Home Music King Yosef X Youth Code: A Skeleton Key in the Doors of Depression

King Yosef X Youth Code: A Skeleton Key in the Doors of Depression

A title like A Skeleton Key in the Doors of Depression evokes imagery of jagged edges and Freudian psychoanalysis whilst promising a deeper insight into the conditions of its protagonists, but Youth Code and King Yosef are intent on pushing that edginess until it strikes bone. LA duo Youth Code have been garnering praise from industrial’s forefathers (Genesis P-Orridge and Skinny Puppy) and contemporary metal acts like Deftones and Deafheaven for the past decade, to the point where George Clarke appeared in their confrontational “Consuming Guilt” music video. And in the press, on the stage, and on record Youth Code exude nothing but confrontation. There’s nary a glint of compromise in their industrial-cum-hardcore craft. The decision to work with King Yosef – the young producer who propelled XXXTentacion’s REVENGE to a top 40 spot – thus logically follows. Both orbit spectrums filled with virulence draped in exuberant synthesizers and violent drums. Their collaboration should function, yet it’s more like two high school screamers freestyling over leaks from a producer above their budget. It’s hard to take A Skeleton Key in the Doors of Depression as anything other than adolescent when it recalls adrenaline-pumping, bicep-curling soundtracks. The few instances the two acts salvage a palpable expression of their thesis are medleys of inventive work behind the boards and brutal indulgences and – unfortunately – too sparsely spread.
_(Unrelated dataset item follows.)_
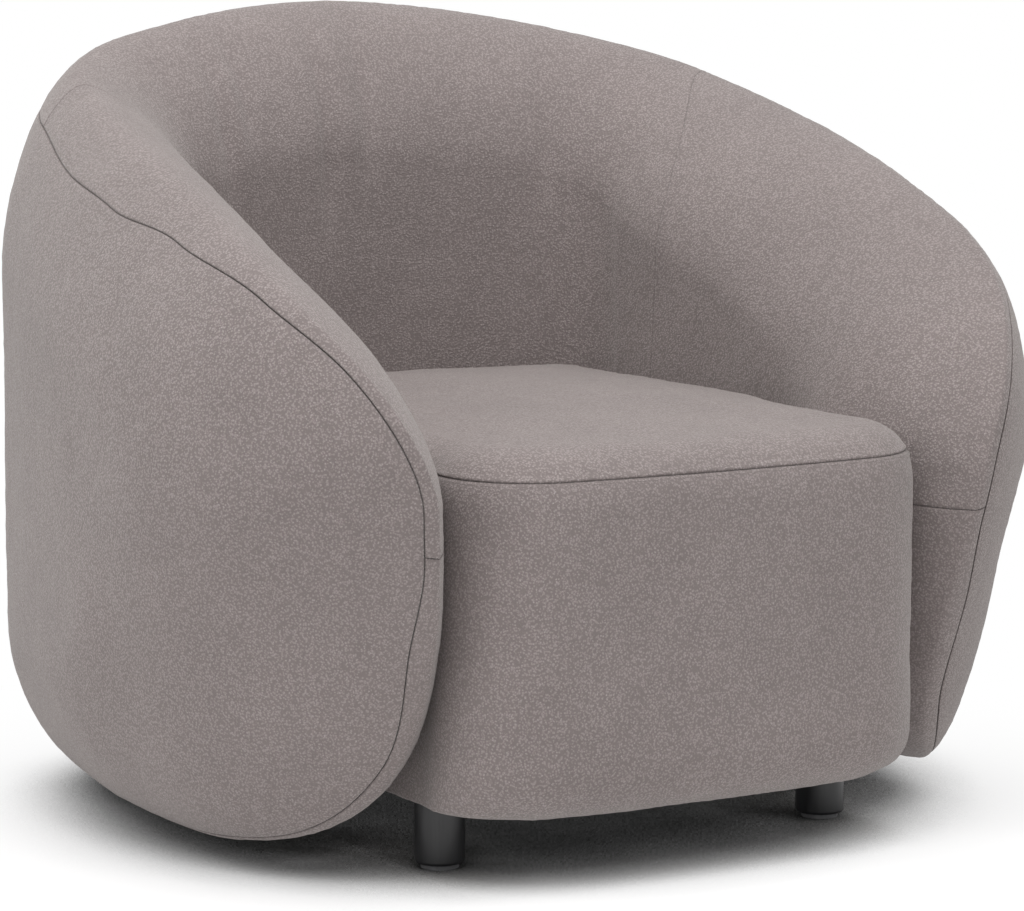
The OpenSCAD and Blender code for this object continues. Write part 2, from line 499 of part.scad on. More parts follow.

The album’s title points to an intention of self-discovery. Sara Taylor blames herself for her own scars on “Looking Down”; “Unlearning the damage I’ve knit myself within/ To break free of trauma grown beneath my skin/ A mangled nail lodged so deep in the wall/ A trap door exit from my own downfall.” There’s trace amounts of optimism underneath the trance percussion. Taylor doubts she’ll ever find solace due to her guilt over her self-care, or lack thereof. “Will I ever get to Heaven/ If I can only look down?” Taylor’s introspection gets disrespected by a production job that belongs on Spotify’s algorithm generated “Power Gaming” playlist. It relegates Taylor’s pain to an aesthetic, a problem that courses throughout A Skeleton Key in the Doors of Depression. It’s one of the few times the vocals succeed where the production falters. King Yosef’s gruff shouts exist in a separate fringe from Taylor’s higher pitched vocals. Despite the project’s 30-minute runtime, the vocals ache of monotony. There’s no variance in their delivery and no attempts by either party to explore more than unfocused fury. It’s like getting battered with a hammer on the pinky toe, painful but ultimately inconsequential.

Perhaps as a beat tape A Skeleton Key in the Doors of Depression would succeed because beneath the ceaseless raspy screams are flowing, ebbing composition. “Head Underwater” and “A Mother’s Love” both conjure the obligatory Nine Inch Nails influence by selecting some of the lesser regarded aspects of Reznor’s craft. King Yosef and Youth Code grant the synths ample geography on “A Mother’s Love”, instilling an unsettling atmosphere that conveys more horror than the shock rock vocals. “Head Underwater” draws upon Nine Inch Nails’ Bad Witch with a fuzzy guitar riff and a shredding solo in a nimble cut that asserts the production’s precedence. On the closer “Finally Docked” the production outshines the vocals with more vulnerability than either King Yosef nor Taylor. The contrast between the punk guitar and the overbearing synthesizers generates a clear image of the internal struggle both vocalists fumble to articulate. Their monotonous performances flatten any nuance.

A Skeleton Key in the Doors of Depression is a joyless affair with tidbits of forward thinking production. Vocally, both King Yosef and Sara Taylor attempt to pierce some boundary and communicate their latent frustrations but oftentimes the production and vocals are mismatched. The times they do synergize, like on “Burner,” depth is traded for raw intensity. This isn’t an inherent flaw but both acts pine for greater resonance. They want their fury to stand for something beyond binaural beatdowns. A Skeleton Key in the Doors of Depression offers little insight nor opens any doors, acting as a paper weight with occasional flourishes of endorphin rushes.

This collaboration mostly acts as a paper weight but provides occasional flourishes of endorphin rushes.